┌──

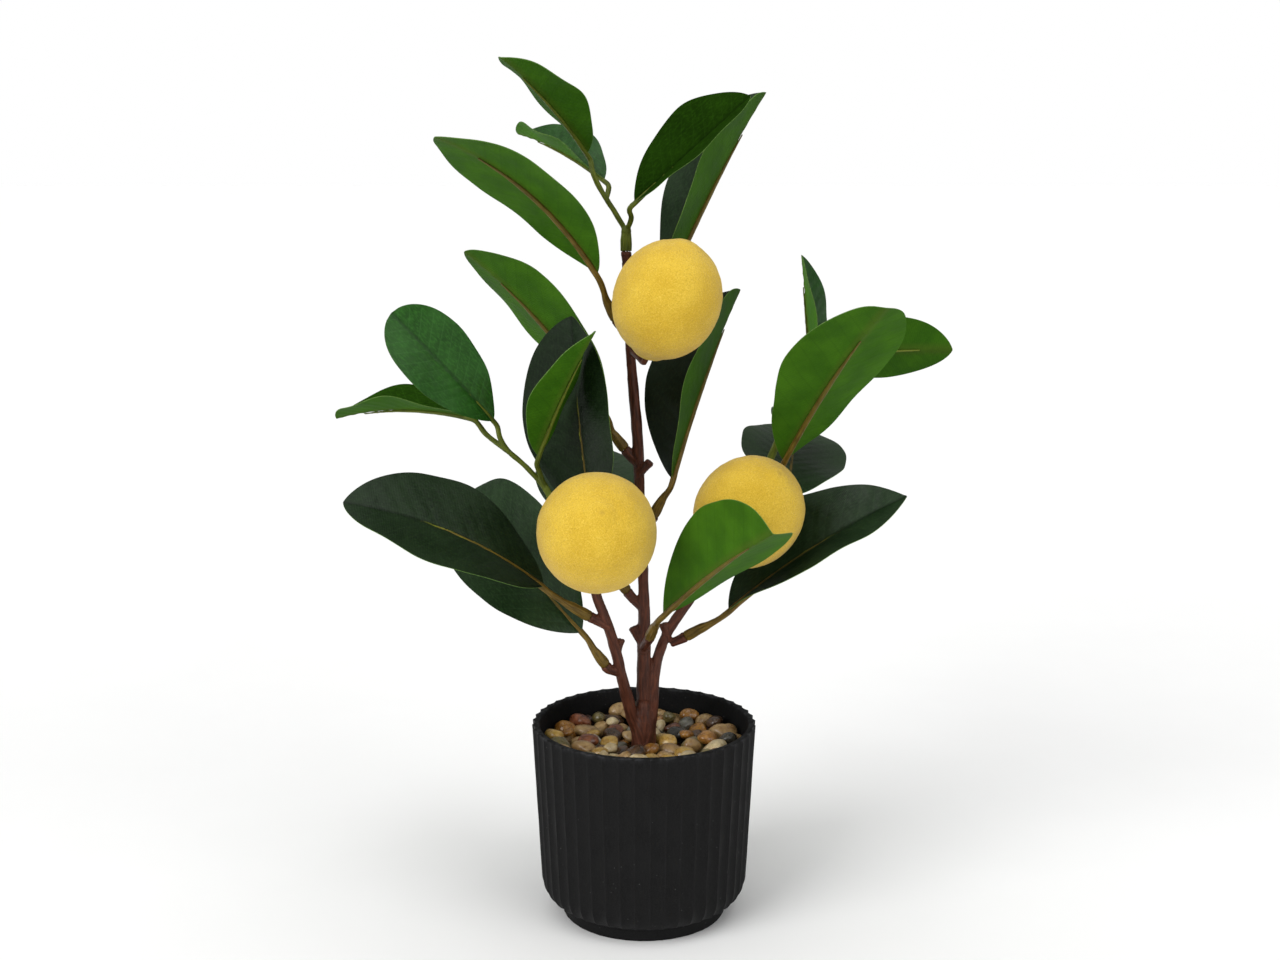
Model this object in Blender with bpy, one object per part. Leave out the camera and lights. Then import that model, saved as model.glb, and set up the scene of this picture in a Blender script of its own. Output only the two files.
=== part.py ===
"""Artificial lemon tree in a ribbed pot: the CAD model.

Sizes below are in millimetres and are turned into metres when a mesh is made. +Z is up and the origin is the
centre of the pot's flat underside. Points of the plant are measured from the centre of the gravel's surface.
"""
import math

import bmesh
import bpy
from mathutils import Quaternion, Vector

MM = 0.001

# Pot
POT_HEIGHT = 104.0
RIM_RADIUS = 59.0
SHOULDER_RADIUS = 54.7      # where the straight wall meets the rounded bottom edge
SHOULDER_HEIGHT = 21.0
FOOT_RADIUS = 43.5
FOOT_HEIGHT = 8.0
FOOT_EDGE = 0.8             # chamfer of the foot's lower edge
BODY_BOTTOM_RADIUS = 46.0   # lower edge of the ribbed body, just outside the foot
POT_WALL = 3.8
POT_FLOOR = 3.0
RIB_COUNT = 45
RIB_DEPTH = 0.9

# Filling
GRAVEL_RECESS = 13.5        # rim down to the gravel's surface
GRAVEL_DEPTH = 13.0
BLOCK_SOCKET_FLOOR = 24.0   # thickness of the planting block under the trunk
PEBBLE_COUNT = 12
PEBBLE_SIZE = 6.0           # half length of a large pebble

# Plant
TRUNK_RADIUS = 6.6
TRUNK_DEPTH = 46.0          # below the gravel's surface
WIRE_RADIUS = 1.0
WIRE_TOP = 42.0
PEG_RADIUS = 1.5
SOCKET_DEPTH = 7.0
SLEEVE_RADIUS = 2.9
PETIOLE_RADIUS = 1.5
RIB_TIP_RADIUS = 0.7
TWIG_RADIUS = 1.3           # green arms of the sprigs

# Leaves: length, width
LEAF_SIZES = {"large": (110.0, 60.0), "small": (76.0, 38.0)}
BASE_TAPER = 0.85           # how slender a blade starts
BLADE_THICKNESS = 0.9

# Places along a blade, as shares of its length; the midrib runs under the first seven
BLADE_SHARES = (0, 0.08, 0.2, 0.36, 0.5, 0.64, 0.78, 0.9, 0.96, 1)
RIB_PLACES = 7

LEMON_LENGTH = 62.0

GAP = 0.3                   # between pieces that touch
FIT = 0.35                  # radial clearance of a peg in its socket

GRAVEL_Z = POT_HEIGHT - GRAVEL_RECESS

# Branches: points from the trunk outward with the radius at each
BRANCHES = {
    "left": [((-1, 0, 2), 3.6), ((-6, -2, 16), 3.3), ((-10, -7, 33), 3.0), ((-14, -12, 53), 2.8),
             ((-19, -17, 72), 2.7), ((-24, -20, 86), 2.5), ((-28, -19, 105), 2.2)],
    "centre": [((0, 0, 2), 4.2), ((0, 1, 30), 4.0), ((0, 2, 52), 3.7), ((0, 3, 78), 2.8),
               ((-2, 5, 131), 2.7), ((-3, 5, 158), 2.8), ((-5, 5, 184), 2.9), ((-7, 6, 209), 2.5),
               ((-8, 6, 235), 2.4), ((-9, 5, 257), 2.3)],
    "right": [((1, 0, 2), 3.6), ((4, 1, 15), 3.3), ((5, 2, 30), 3.0), ((7, 4, 46), 2.8),
              ((13, 6, 61), 2.7), ((24, 8, 77), 2.6), ((32, 10, 88), 2.5), ((41, 16, 99), 2.3),
              ((51, 20, 112), 2.2)],
}

# Broken-off stubs where no leaf is fitted: root and end
STUBS = [((-14, -11, 53), (-12, -10, 61)), ((-1, 2, 54), (-6, 2, 64)), ((-3, 5, 144), (3, 1, 152)),
         ((13, 6, 56), (10, 5, 65))]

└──

The task: Restate the listing exactly, starting at its first line and ending at the line where "GRAVEL_Z = POT_HEIGHT - GRAVEL_RECESS" occurs; include both and no other lines.

Written response:
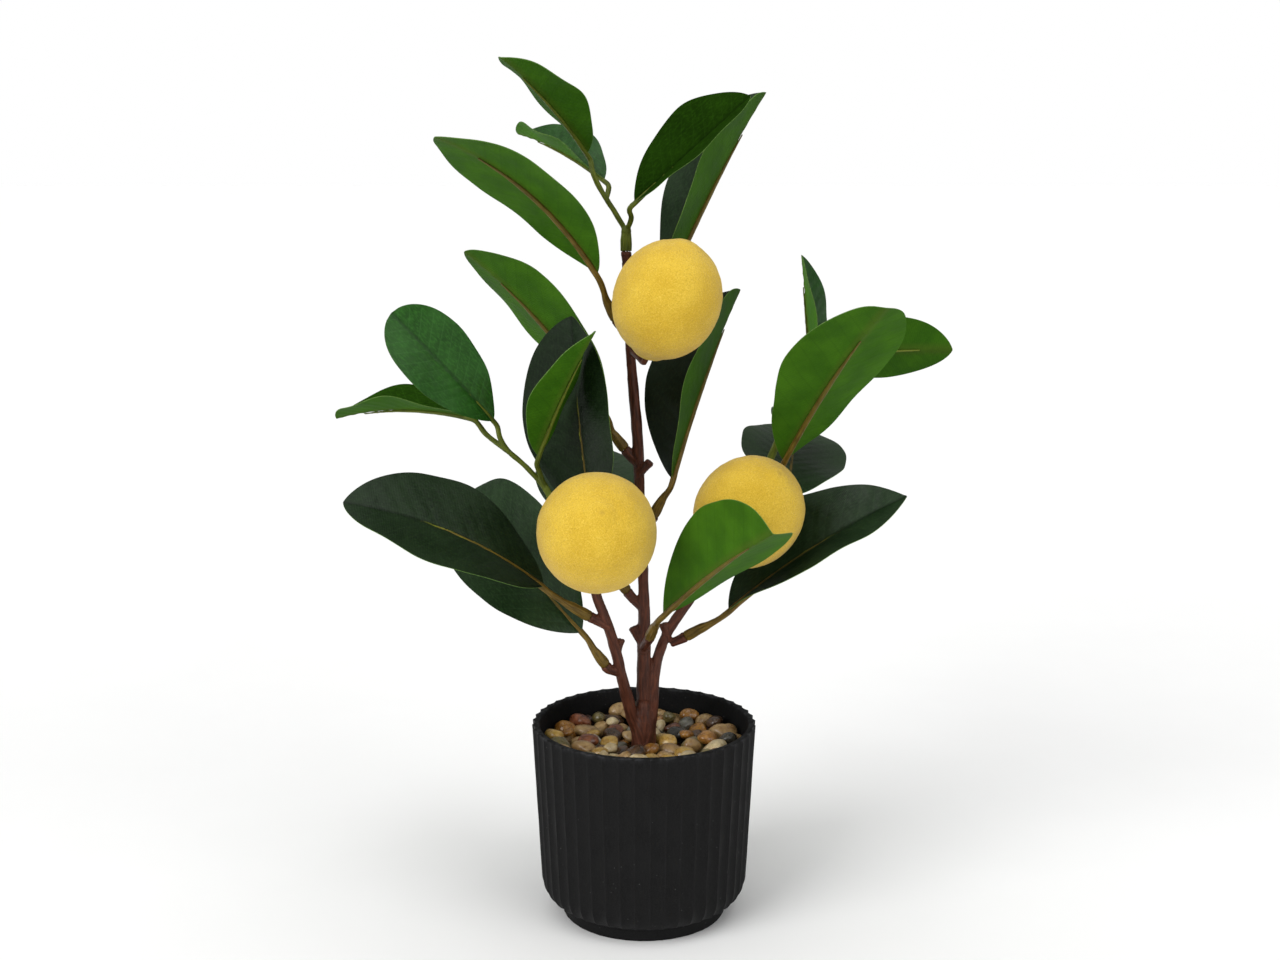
Model this object in Blender with bpy, one object per part. Leave out the camera and lights. Then import that model, saved as model.glb, and set up the scene of this picture in a Blender script of its own. Output only the two files.
=== part.py ===
"""Artificial lemon tree in a ribbed pot: the CAD model.

Sizes below are in millimetres and are turned into metres when a mesh is made. +Z is up and the origin is the
centre of the pot's flat underside. Points of the plant are measured from the centre of the gravel's surface.
"""
import math

import bmesh
import bpy
from mathutils import Quaternion, Vector

MM = 0.001

# Pot
POT_HEIGHT = 104.0
RIM_RADIUS = 59.0
SHOULDER_RADIUS = 54.7      # where the straight wall meets the rounded bottom edge
SHOULDER_HEIGHT = 21.0
FOOT_RADIUS = 43.5
FOOT_HEIGHT = 8.0
FOOT_EDGE = 0.8             # chamfer of the foot's lower edge
BODY_BOTTOM_RADIUS = 46.0   # lower edge of the ribbed body, just outside the foot
POT_WALL = 3.8
POT_FLOOR = 3.0
RIB_COUNT = 45
RIB_DEPTH = 0.9

# Filling
GRAVEL_RECESS = 13.5        # rim down to the gravel's surface
GRAVEL_DEPTH = 13.0
BLOCK_SOCKET_FLOOR = 24.0   # thickness of the planting block under the trunk
PEBBLE_COUNT = 12
PEBBLE_SIZE = 6.0           # half length of a large pebble

# Plant
TRUNK_RADIUS = 6.6
TRUNK_DEPTH = 46.0          # below the gravel's surface
WIRE_RADIUS = 1.0
WIRE_TOP = 42.0
PEG_RADIUS = 1.5
SOCKET_DEPTH = 7.0
SLEEVE_RADIUS = 2.9
PETIOLE_RADIUS = 1.5
RIB_TIP_RADIUS = 0.7
TWIG_RADIUS = 1.3           # green arms of the sprigs

# Leaves: length, width
LEAF_SIZES = {"large": (110.0, 60.0), "small": (76.0, 38.0)}
BASE_TAPER = 0.85           # how slender a blade starts
BLADE_THICKNESS = 0.9

# Places along a blade, as shares of its length; the midrib runs under the first seven
BLADE_SHARES = (0, 0.08, 0.2, 0.36, 0.5, 0.64, 0.78, 0.9, 0.96, 1)
RIB_PLACES = 7

LEMON_LENGTH = 62.0

GAP = 0.3                   # between pieces that touch
FIT = 0.35                  # radial clearance of a peg in its socket

GRAVEL_Z = POT_HEIGHT - GRAVEL_RECESS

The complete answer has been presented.